I kept wondering what the point of writing it was. I still don’t know, but in the end it could be a life-affirming message of sorts. It’s also an indictment of conspicuous consumption and ridiculous wealth and power: “Something prickles me, listening to the men, something in their utter detachment from the world around, and the insulation of their jargon from human touch, and in the humdrum of their voices plotting such guaranteed dismay: It’s the shadowy forces themselves” (p. 281).
As Pierre explains in The White Review:
“Governments serve the markets. People are elected based on their ability to manage the market. That’s their purpose. Lights Out in Wonderland takes a big swipe at Adam Smith [theworld’s first free-market capitalist], but in fact he recognized very early on that, given the opportunity, the market would take advantage of the individual. And now, your life is judged a success or failure depending on how willingly you let yourself be shafted. If you bend over and take it up the a*** then it’s fine. People are really now a human shield to protect this culture. As human creatures we’re too easy to tickle with little tricks.
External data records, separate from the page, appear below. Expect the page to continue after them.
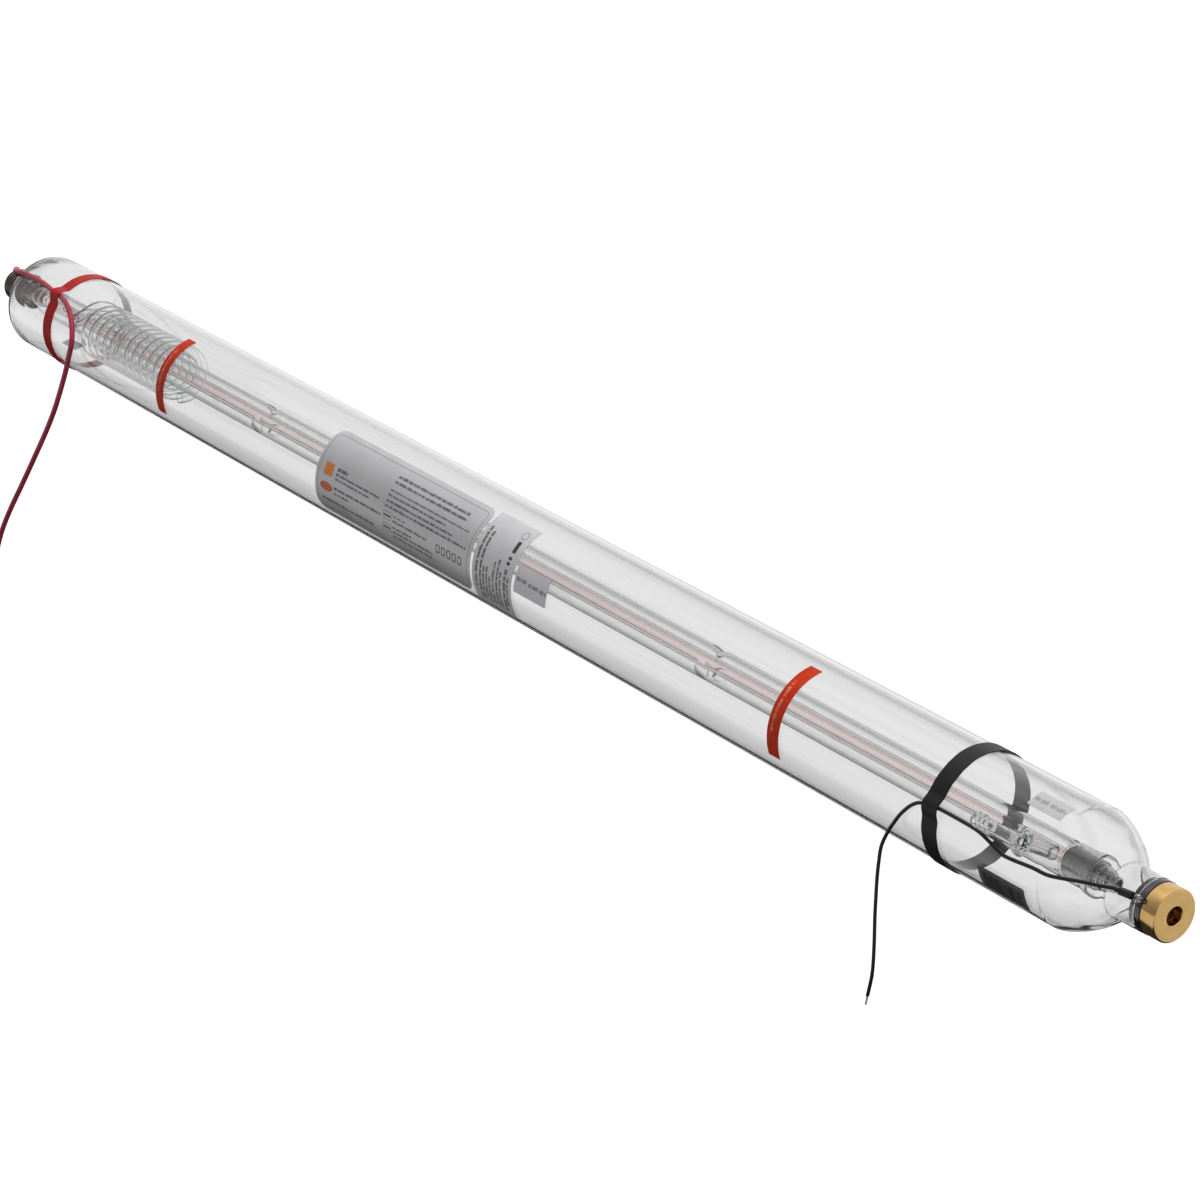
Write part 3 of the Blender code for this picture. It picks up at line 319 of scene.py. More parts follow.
def straight_start(route, inner, reach=0.004):
    """The first stretch goes straight on from the sleeve, so it bends late."""
    out = route[0] - inner
    out = out / np.linalg.norm(out)
    return np.vstack([route[0], route[0] + out * reach, route[1:]]), out


GAP = 0.0003
TERMINAL_RADIUS, TERMINAL_HEIGHT, COLLAR_RADIUS = 0.0027, 0.0042, 0.016
CATHODE_X, CATHODE_ANGLE = 0.71075, 147.0
ANODE_X, ANODE_ANGLE = -0.7071, 117.5
black_inner = on_tube(CATHODE_X - TERMINAL_RADIUS, 0.0208, CATHODE_ANGLE)
red_inner = on_tube(ANODE_X + 0.0012, COLLAR_RADIUS + TERMINAL_HEIGHT + 0.0017, ANODE_ANGLE)
black_route = lead_route(BLACK_ON_TUBE, BLACK_FREE, FRONT_FACE, -1)
red_route = lead_route(RED_ON_TUBE, RED_FREE, REAR_FACE, 1)
leads = []
for name, route, inner, radius, *rest in (
    ("black_lead", black_route, black_inner, BLACK_RADIUS, 0.0023, "black_sleeving", 4),
    ("red_lead", red_route, red_inner, RED_RADIUS, 0.0027, "red_rubber", 3),
):
    points, out = straight_start(route, inner)
    path = smooth_path(points, 1.3 * radius)
    wire = stand_for(rod(name + "_wire", path, radius, 20), name)
    length = float(np.linalg.norm(np.diff(path, axis=0), axis=1).sum())
    leads.append((name, wire, path, inner, out, radius, length, *rest))
    print(name, "is", round(length, 3), "m long")

# %% [markdown]
# ### Sleeves and tinned tips
#
# Shrunk tubing swells over the joint at its inner end and hugs the wire at the
# outer one, with a slight waist between. The strands of a tinned tip are
# twisted: seven of them make a lobed outline that turns as it goes along.

TIP_LENGTH, STRANDS = 0.007, 7
for name, wire, path, inner, out, radius, length, sleeve_radius, slot, stride in leads:
    start, end = inner + out * 2 * GAP, path[0] - out * GAP
    along = np.linspace(0, 1, 24)
    swell = 1.12 * sleeve_radius * (1 - 0.06 * along**2 - 0.02 * np.sin(math.pi * along) ** 2)
    sleeve = rod(name + "_sleeve", start + np.outer(along, end - start), swell, 28)
    stand_for(sleeve, name + "_shrink_sleeve", slot=slot)
    away = (path[-1] - path[-2]) / np.linalg.norm(path[-1] - path[-2])
    rows = np.linspace(0, 1, 30)[:, None]
    tip_path = path[-1] + away * np.linspace(GAP, GAP + TIP_LENGTH, len(rows))[:, None]
    around = circle(56)
    lobes = 0.55 * radius * (0.90 + 0.10 * np.cos(STRANDS * (around - 5.0 * rows)))
    lobes = lobes * np.sqrt(np.clip(1 - 0.9 * np.clip((rows - 0.9) / 0.1, 0, 1) ** 2, 0.05, 1))
    tip = piece_from_grid(name + "_tinned_tip", ring_grid(tip_path, lobes, 56), caps=True)
    stand_for(tip, name + "_tip", slot="tinned_copper")
    print(name, "sleeve and tip:", len(sleeve.data.vertices), "and", len(tip.data.vertices), "points")

# %% [markdown]
# ## The envelope
#
# The outer tube is drawn borosilicate glass, 80 mm across and 2.5 mm thick. Its
# ends are blown down to a neck in a flame, which leaves a smooth shoulder of no
# exact shape: full at first, then falling off towards the neck. A superellipse
# gives that curve with one number, its power. The inner surface follows the
# outer one at the wall's thickness, measured square to it. Cutting the holes
# for the water arms is left to an exact Boolean.

# %% Envelope
RADIUS, WALL, ENVELOPE_SIDES = 0.040, 0.0025, 144
FRONT_SHOULDER, REAR_SHOULDER, FRONT_NECK, REAR_NECK = 0.6487, -0.6630, 0.0175, 0.0135
HEAD_BACK, RING_FRONT, RING_BACK, NECK_FRONT = 0.7133, 0.7130, 0.7085, 0.7082
CAP_FRONT, COLLAR_BACK, NECK_REAR = -0.711, -0.7107, -0.7104


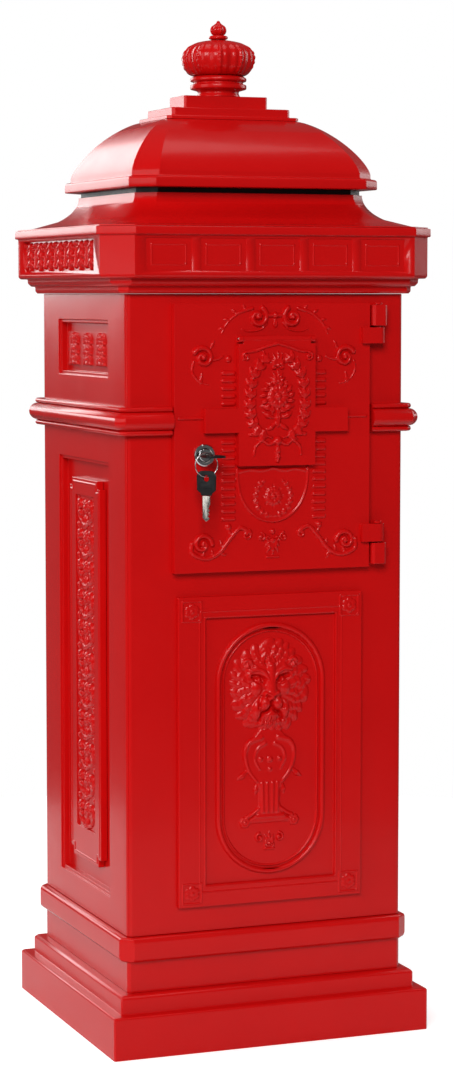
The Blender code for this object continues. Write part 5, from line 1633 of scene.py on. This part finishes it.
class LETTERBOX_OT_side_panels(bpy.types.Operator):
    """Dress the raised side fields and run foliage up them"""

    bl_idname = "letterbox.side_panels"
    bl_label = "Side panels"

    def execute(self, context):
        for side, outward in SIDES:
            nodes = [f"{side}_lower_ornament", f"{side}_upper_ornament"]
            keep(nodes, red_enamel(), 0.0006, 2)
            self.field_edges(side, outward)
            self.strip(side, outward)
            self.upper(side, outward)
        return {"FINISHED"}

    def field_edges(self, side, outward):
        """A fine raised line round the lower field."""
        low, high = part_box(f"{side}_lower_ornament")
        board = Board(low.y, high.y, low.z, high.z, 0.0009)
        half = (high.y - low.y) / 2
        notch = FIELD_NOTCH
        corners = [
            (half - notch, low.z),
            (half - notch, low.z + notch),
            (half, low.z + notch),
            (half, high.z - notch),
            (half - notch, high.z - notch),
            (half - notch, high.z),
        ]
        inset = 0.0040
        line = [(u - inset, v + (inset if v < 0.36 else -inset)) for u, v in corners]
        line += [(-u, v) for u, v in line[::-1]]
        line.append(line[0])
        board.stroke(line, 0.0013, 0.0006)
        face = max(abs(low.x), abs(high.x))
        piece = emboss(f"{side}_field_line", board, facing(outward, face))
        painted(piece, "cabinet")

    def strip(self, side, outward):
        """Foliage that repeats up the strip: a flower between two scrolls, then a leaf."""
        low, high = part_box(f"{side}_lower_ornament")
        face = max(abs(low.x), abs(high.x)) - STRIP_DEPTH
        board = Board(-STRIP_HALF, STRIP_HALF, STRIP_LOW, STRIP_HIGH)
        pitch = (STRIP_HIGH - STRIP_LOW) / STRIP_REPEATS
        for i in range(STRIP_REPEATS):
            z = STRIP_LOW + pitch * (i + 0.5)
            flower(board, (0, z + 0.12 * pitch), 0.0076, 6, 0.0036, 30)
            for mirror in (-1, 1):
                out = mirror * 0.0158
                volute(board, (out, z + 0.18 * pitch), 0.0074, -90, mirror * 1.1, 0.0024, 0.0032)
                link = flow(
                    (mirror * 0.0010, z - 0.50 * pitch),
                    (mirror * 0.0080, z - 0.38 * pitch),
                    (mirror * 0.0180, z - 0.24 * pitch),
                    (mirror * 0.0240, z + 0.02 * pitch),
                )
                board.stroke(link, 0.0024, 0.0030, 0.0020, 0.0024)
                base = (mirror * 0.0165, z - 0.20 * pitch)
                for turn, length in ((62, 0.0120), (20, 0.0105), (-25, 0.0090)):
                    leaf(board, base, 90 - mirror * turn, length, 0.0025, 0.0030, mirror * 35)
                base = (mirror * 0.0050, z - 0.38 * pitch)
                leaf(board, base, 90 - mirror * 80, 0.0110, 0.0024, 0.0028, mirror * -35)
                base = (mirror * 0.0230, z + 0.40 * pitch)
                leaf(board, base, 90 - mirror * 10, 0.0080, 0.0024, 0.0026, mirror * 40)
            leaf(board, (0, z - 0.48 * pitch), 90, 0.0130, 0.0030, 0.0034)
            board.boss((0, z - 0.48 * pitch), 0.0030, 0.0036)
        board.soften()
        piece = emboss(f"{side}_strip_relief", board, facing(outward, face))
        painted(piece, "cabinet")

    def upper(self, side, outward):
        """Three leafy ornaments side by side in the upper panel."""
        low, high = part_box(f"{side}_upper_ornament")
        face = max(abs(low.x), abs(high.x))
        board = Board(low.y, high.y, low.z, high.z, 0.0006)
        middle = (low.z + high.z) / 2
        for u in (-0.042, 0.0, 0.042):
            for rise, radius in ((0.0105, 0.0066), (0.0, 0.0078), (-0.0105, 0.0066)):
                flower(board, (u, middle + rise), radius, 6, 0.0042, 30)
                for mirror in (-1, 1):
                    base = (u + mirror * 0.0050, middle + rise - 0.002)
                    for turn in (30, 75, 120):
                        leaf(board, base, 90 - mirror * turn, 0.0100, 0.0022, 0.0034, mirror * 30)
            board.boss((u, middle - 0.0150), 0.0022, 0.0034)
            board.boss((u, middle + 0.0150), 0.0022, 0.0034)
        board.soften()
        piece = emboss(f"{side}_upper_relief", board, facing(outward, face))
        painted(piece, "cabinet")


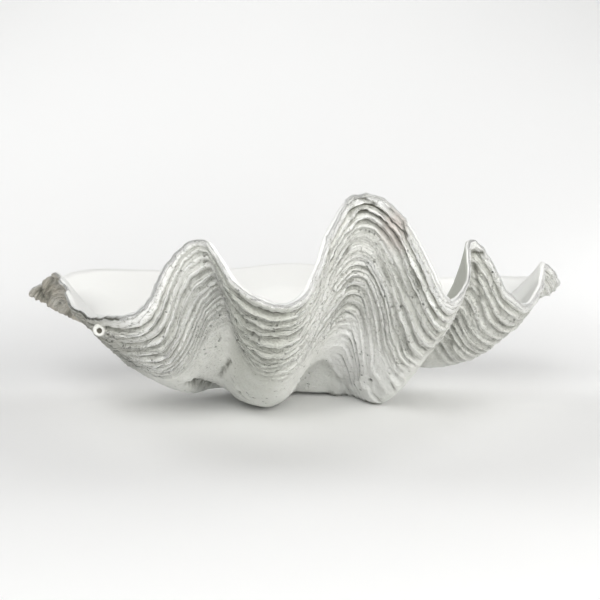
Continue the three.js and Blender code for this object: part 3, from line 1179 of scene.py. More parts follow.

We’re conned into consuming by smutty plays on our insecurities. Progress is suffering because of this focus on profit. As a species we’re simply consuming.”
I read this book not only because I had enjoyed Ludmila’s Broken English, but because the setting of Tempelhof Airport has fascinated me ever since I saw a book of photographs by Judith Stenneken taken there, called Last Call (2010). And also, I like to read Booker Prize-winning authors
But let’s just say I’m not going to re-read this one. It will probably take me a while to get it out of my head.
About the author
DBC Pierre, born Peter Finlay, wrote the novel Vernon God Little, which won the Man Booker Prize for Fiction in 2003. He was born in South Australia in 1961, before moving to Mexico, where he was largely raised. He now resides in the Republic of Ireland.